When I started realizing this, I asked people who did have close sibling relationships what their parents did or what happened in their lives that made them so close. There was always one common denominator: They did things together as a family when they were children. It wasn’t just about eating out, going to church or having a vacation. It was about sharing chores together on Saturdays, playing board games, enjoying camping, biking or playing together. It was about having many rituals and traditions, things they did daily, weekly or monthly that everyone shared in.

First, in a single parent family, and now in a stepfamily, I have found that this is very true and can make a huge difference in the closeness of your family, especially during the holidays. It’s the “doing together” that matters.

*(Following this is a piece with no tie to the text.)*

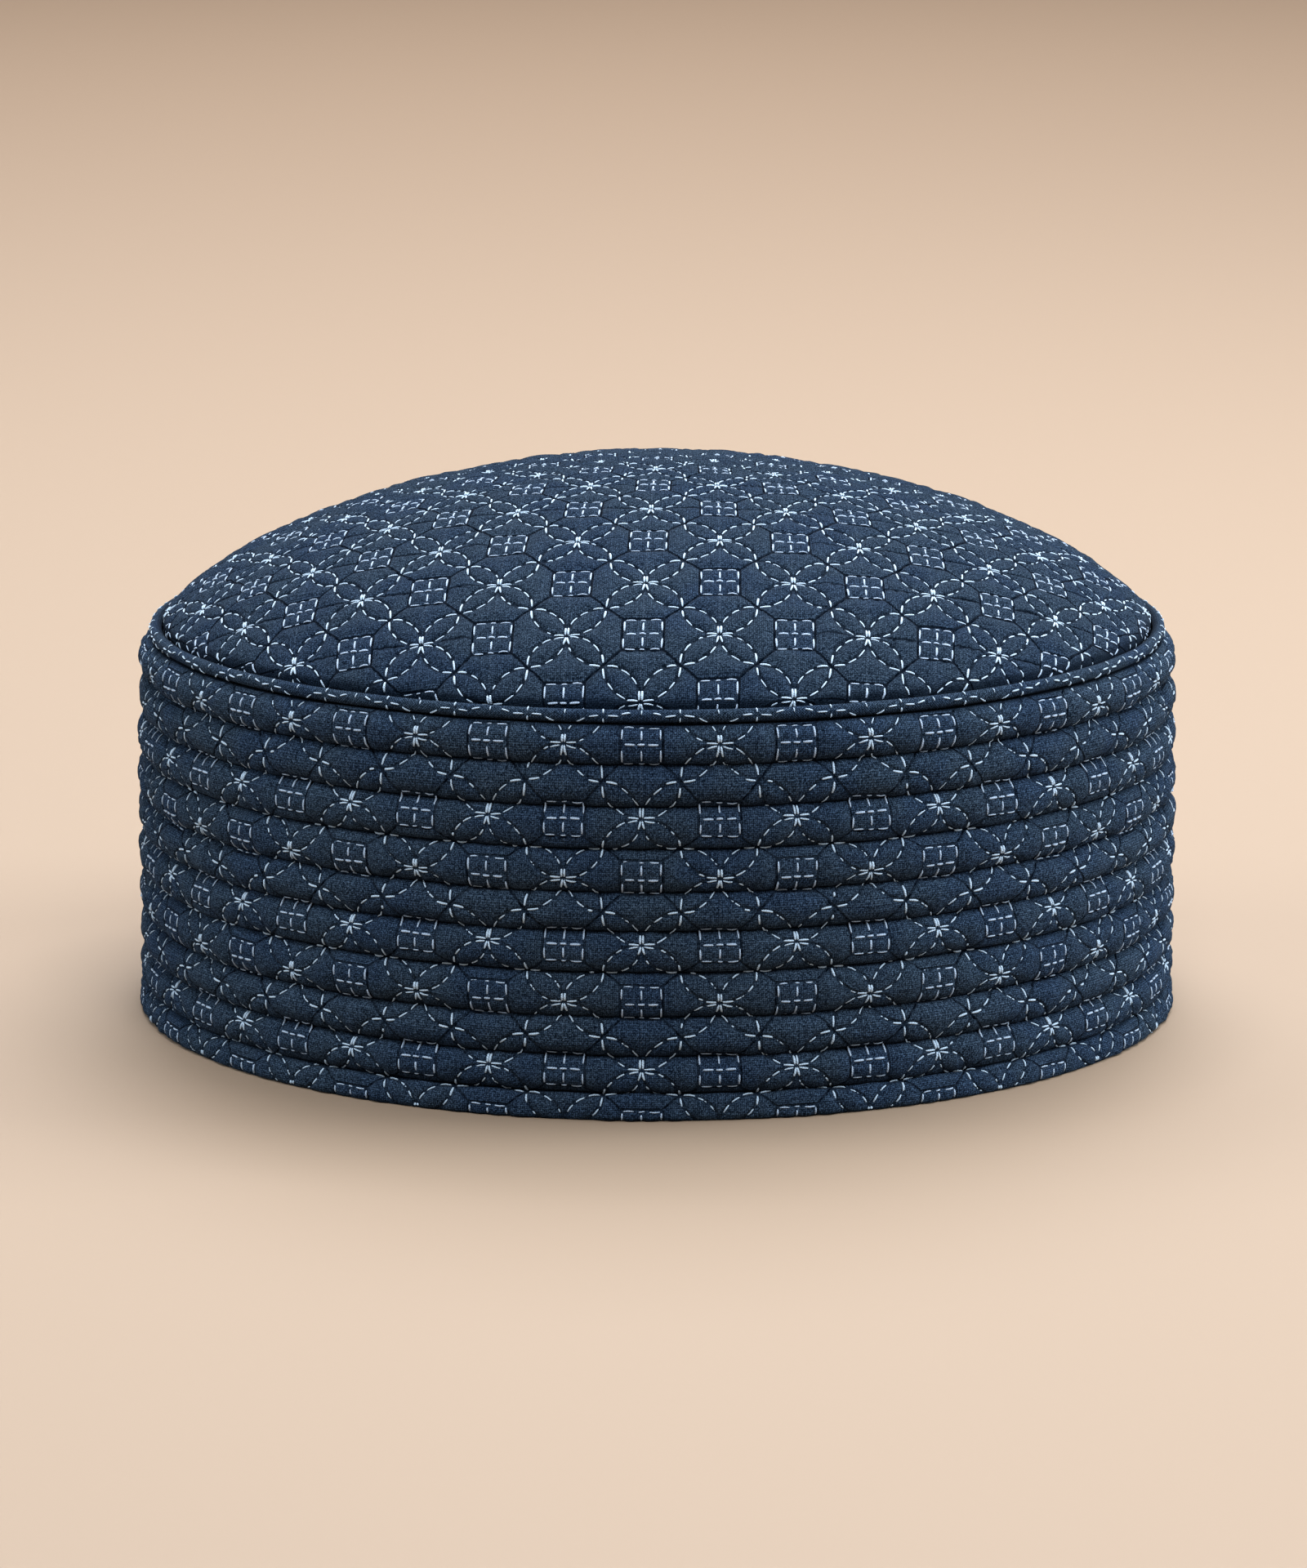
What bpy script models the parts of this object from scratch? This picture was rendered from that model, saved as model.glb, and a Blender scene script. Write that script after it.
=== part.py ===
"""Quilted kufi cap: a shallow stitched dome, a thin piping cord and a ribbed side band.

The cap is a body of revolution about Z and stands on its hem at Z = 0.
Metres, +Z up, origin at the centre of the hem.
"""

import math

import bpy

# Driving sizes, all from the head circumference and the photo's proportions
HEAD_RADIUS = 0.0918
CREST_RADIUS = 0.0970
SEAM_RADIUS = 0.0953
SIDES = 64
SEAT_GAP = 0.0003

# The side band is sewn in rows of padded ribs, listed from the piping down to the hem
RIB_HEIGHTS = (0.0069, 0.0074, 0.0074, 0.0076, 0.0070, 0.0073, 0.0079, 0.0070, 0.0066)
RIB_STEPS = 4
RIB_FULLNESS = 2.6
HEM_HEIGHT = 0.0046
HEM_FLAT_INNER = 0.0926
HEM_FLAT_OUTER = 0.0958
HEM_BULGE = 0.85
HEM_FULLNESS = 0.6
HEM_FOLD = 0.0009
HEM_STEPS = 4
BAND_HEIGHT = sum(RIB_HEIGHTS) + HEM_HEIGHT

# The seam allowance turned in at the top of the band, which carries the crown's rim
LIP_RADIUS = 0.0898
LIP_DEPTH = 0.0030
LIP_SLOPE = 0.0030

# Piping cord laid round the top of the band
PIPING_RADIUS = 0.00115
PIPING_RING_RADIUS = 0.09425
PIPING_SIDES = 8
PIPING_HEIGHT = BAND_HEIGHT + SEAT_GAP + PIPING_RADIUS

# Crown: height = base + rise * (1 - (r / reach) ** roundness) ** softness
DOME_REACH = 0.0972
DOME_BASE = 0.0663
DOME_RISE = 0.0352
DOME_ROUNDNESS = 1.86
DOME_SOFTNESS = 0.67
CROWN_EDGE_RADIUS = 0.0926
CROWN_ROLL = 0.0001
CROWN_WALL = 0.0026
CROWN_STEPS = 11
CROWN_RIM_HEIGHT = BAND_HEIGHT + SEAT_GAP

# Colours are linear RGB
NAVY_CLOTH = (0.022, 0.042, 0.085)
PIPING_CLOTH = (0.018, 0.034, 0.070)
CLOTH_ROUGHNESS = 0.88


def clear_scene():
    """Start from an empty file."""
    for item in list(bpy.data.objects):
        bpy.data.objects.remove(item, do_unlink=True)


def cloth_material(name, colour):
    """A plain woven cotton."""
    material = bpy.data.materials.new(name)
    material.use_nodes = True
    shader = material.node_tree.nodes["Principled BSDF"]
    shader.inputs["Base Color"].default_value = (*colour, 1.0)
    shader.inputs["Roughness"].default_value = CLOTH_ROUGHNESS
    shader.inputs["Metallic"].default_value = 0.0
    return material


def turned_piece(name, profile, material, closed):
    """Turn an outline of (radius, height) points about Z, outer side first and downwards."""
    mesh = bpy.data.meshes.new(name)
    points = [(radius, 0.0, height) for radius, height in profile]
    edges = [(i, i + 1) for i in range(len(points) - 1)]
    if closed:
        edges.append((len(points) - 1, 0))
    mesh.from_pydata(points, edges, [])
    mesh.materials.append(material)
    piece = bpy.data.objects.new(name, mesh)
    bpy.context.scene.collection.objects.link(piece)
    turn = piece.modifiers.new("turn", "SCREW")
    turn.axis = "Z"
    turn.angle = 2.0 * math.pi
    turn.steps = SIDES
    turn.render_steps = SIDES
    turn.use_merge_vertices = True
    turn.merge_threshold = 0.00002
    turn.use_smooth_shade = True
    return piece


def rib_outline(top, height):
    """One padded rib, from its upper seam down to just above its lower seam."""
    points = []
    for step in range(RIB_STEPS):
        along = 0.5 - 0.5 * math.cos(math.pi * step / RIB_STEPS)
        swell = 1.0 - abs(2.0 * along - 1.0) ** RIB_FULLNESS
        radius = SEAM_RADIUS + (CREST_RADIUS - SEAM_RADIUS) * swell
        points.append((radius, top - height * along))
    return points


def hem_outline():
    """The hem: half a rib that rolls under to the flat edge the cap stands on."""
    points = []
    for step in range(HEM_STEPS + 1):
        turn = math.pi * step / HEM_STEPS
        swell = math.sin(turn) ** HEM_FULLNESS if 0 < step < HEM_STEPS else 0.0
        seat = SEAM_RADIUS + (HEM_FLAT_OUTER - SEAM_RADIUS) * step / HEM_STEPS
        radius = seat + (CREST_RADIUS - SEAM_RADIUS) * HEM_BULGE * swell
        points.append((radius, HEM_HEIGHT * (0.5 + 0.5 * math.cos(turn))))
    points.append((HEM_FLAT_INNER, 0.0))
    return points


def side_band(material):
    """Ribbed wall of the cap, with the seam allowance turned in at its top edge."""
    outline = []
    top = BAND_HEIGHT
    for height in RIB_HEIGHTS:
        outline += rib_outline(top, height)
        top -= height
    outline += hem_outline()
    outline.append((HEAD_RADIUS, HEM_FOLD))
    outline.append((HEAD_RADIUS, BAND_HEIGHT - LIP_DEPTH - LIP_SLOPE))
    outline.append((LIP_RADIUS, BAND_HEIGHT - LIP_DEPTH))
    outline.append((LIP_RADIUS, BAND_HEIGHT))
    return turned_piece("side_band", outline, material, closed=True)


def crown_piping(material):
    """Covered cord that hides the seam between crown and band."""
    outline = []
    for side in range(PIPING_SIDES):
        turn = math.pi * (0.5 - 2.0 * (side + 0.5) / PIPING_SIDES)
        radius = PIPING_RING_RADIUS + PIPING_RADIUS * math.cos(turn)
        outline.append((radius, PIPING_HEIGHT + PIPING_RADIUS * math.sin(turn)))
    return turned_piece("crown_piping", outline, material, closed=True)


def dome_height(radius):
    """Height of the crown's outer face at a radius."""
    share = 1.0 - (radius / DOME_REACH) ** DOME_ROUNDNESS
    return DOME_BASE + DOME_RISE * share ** DOME_SOFTNESS


def dome_slope(radius):
    """Rise over run of the crown's outer face, measured over a short step."""
    step = 0.0002
    return (dome_height(radius + step) - dome_height(max(radius - step, 0.0))) / (2.0 * step)


def crown(material):
    """Domed top: one padded wall, open below, whose rim turns down inside the piping."""
    radii = [CROWN_EDGE_RADIUS * math.sin(0.5 * math.pi * i / CROWN_STEPS) for i in range(CROWN_STEPS + 1)]
    outer = [(radius, dome_height(radius)) for radius in radii]
    edge_height = outer[-1][1]
    rim_drop = edge_height - CROWN_RIM_HEIGHT
    rolled = [(CROWN_EDGE_RADIUS + CROWN_ROLL, edge_height - 0.3 * rim_drop)]
    rim = [
        (CROWN_EDGE_RADIUS, CROWN_RIM_HEIGHT),
        (CROWN_EDGE_RADIUS - CROWN_WALL, CROWN_RIM_HEIGHT),
    ]
    inner = []
    for radius, height in reversed(outer[:-1]):
        slope = dome_slope(radius) if radius > 0.0 else 0.0
        run = math.hypot(1.0, slope)
        inner.append((max(radius + CROWN_WALL * slope / run, 0.0), height - CROWN_WALL / run))
    inner = [point for point in inner if point[0] < CROWN_EDGE_RADIUS - CROWN_WALL]
    return turned_piece("crown", outer + rolled + rim + inner, material, closed=False)


def main():
    clear_scene()
    navy = cloth_material("navy_quilted_cloth", NAVY_CLOTH)
    covered = cloth_material("piping_cloth", PIPING_CLOTH)
    cap = bpy.data.objects.new("cap", None)
    bpy.context.scene.collection.objects.link(cap)
    for piece in (side_band(navy), crown_piping(covered), crown(navy)):
        piece.parent = cap


main()
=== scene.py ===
"""Quilted kufi cap dressed in padded navy cloth, covered piping and three colours of thread.

Metres, +Z up, origin at the centre of the hem, the front of the cap towards -Y.
"""

import functools
import math

import bpy
import numpy as np
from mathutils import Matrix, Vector


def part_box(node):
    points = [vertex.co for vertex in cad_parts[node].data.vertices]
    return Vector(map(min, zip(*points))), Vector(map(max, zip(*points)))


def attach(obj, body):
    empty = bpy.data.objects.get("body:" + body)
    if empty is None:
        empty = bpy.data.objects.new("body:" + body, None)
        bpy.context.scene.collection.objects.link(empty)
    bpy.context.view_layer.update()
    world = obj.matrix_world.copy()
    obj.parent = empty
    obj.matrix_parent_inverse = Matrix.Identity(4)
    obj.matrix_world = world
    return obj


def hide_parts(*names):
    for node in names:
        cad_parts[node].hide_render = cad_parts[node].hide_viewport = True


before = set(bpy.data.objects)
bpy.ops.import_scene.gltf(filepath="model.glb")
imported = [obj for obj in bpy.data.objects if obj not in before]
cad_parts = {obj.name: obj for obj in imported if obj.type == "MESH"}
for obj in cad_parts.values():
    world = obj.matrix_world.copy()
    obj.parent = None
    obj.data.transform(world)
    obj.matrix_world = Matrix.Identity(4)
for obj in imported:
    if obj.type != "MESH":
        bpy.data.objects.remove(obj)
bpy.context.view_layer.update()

bl_info = {
    "name": "Kufi cap",
    "version": (1, 0, 0),
    "blender": (4, 5, 0),
    "location": "View3D > Sidebar > Kufi",
    "description": "Models the padded cloth, piping and stitching of a quilted kufi cap",
    "category": "Add Mesh",
}

MM = 0.001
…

Foster traditions everyone will love

Don’t feel like you have to create a bunch of new traditions this year. It’s too much. Start with just one or two simple activities, and add new ones next year.

Your traditions may even begin by accident. For example, our Target tradition started because we couldn’t figure out how our children should buy gifts for one another, so we ended up at Target on Christmas Eve as a last resort—and it stuck. Each year, the kids take their allowance (or we give them money), and they can only spend up to $10 on each sibling and stepsibling. We go to Target, and they have one hour to pick their gifts. Then we go home, they wrap them, and then exchange them! It’s great fun to not have to wait for those gifts.

What started as a last-minute idea became a favorite tradition of our children. Here are a few more:

  • We formed a chain going down two flights of stairs and passed down the boxes filled with Christmas decorations and lights, from the attic.
  • We were all together when we pick out the tree and decorate it, while listening to Christmas music. All the kids relived how old they were when they made different ornaments.
  • We’d go ice-skating one day, go to Herman Park Zoo and see the lights, bake and decorate Christmas cookies, drive around and look at the Christmas lights one evening, do a movie together one afternoon, and have friends over.
  • On Christmas morning, all the children woke up and gathered at the top of the stairs. They had to wait for a signal from us to come down. They were so excited!
  • On the years we had them for Christmas night (instead of morning), they all came from their other parents’ house at the same time. They’d go through the living room with their eyes closed, change into their pajamas, and you guessed it, wait at the top of the stairs for the signal.
  • On Christmas morning or evening, after we unwrapped our gifts, everyone helped pick up the paper and bows. Then we eat our traditional meal—either morning or evening—of bananas, strawberries, chocolate syrup and whip cream with croissants. (It was the only thing they could agree on and didn’t require me to cook on Christmas.)
  • We always asked our children to make us something rather than buy it. It might be a letter, a picture, a home-made coupon book with fun stuff, whatever. (Yes, we took store-bought gifts, but we found that the gifts made by our kids are the best.)

The traditions make the holiday special, not the gifts

If you pull up a list of holiday songs, you will notice that most of them aren’t about actual gifts. They are about what do during the holidays: being together, traditions, making memories and how you feel.

Do you remember your gifts from Christmas or Hanukah every year? I don’t. But I know our kids will remember Target, bananas and strawberries, and standing up at the top of the stairs all together waiting for the signal.

Today’s Goal: It’s the doing, not the gifting that really matters. So, take 10 minutes to talk with your kids about the holidays and what new tradition you can set this year. Feel free to use one of my ideas (they work!), pull one from your own childhood, or make up a brand-new one!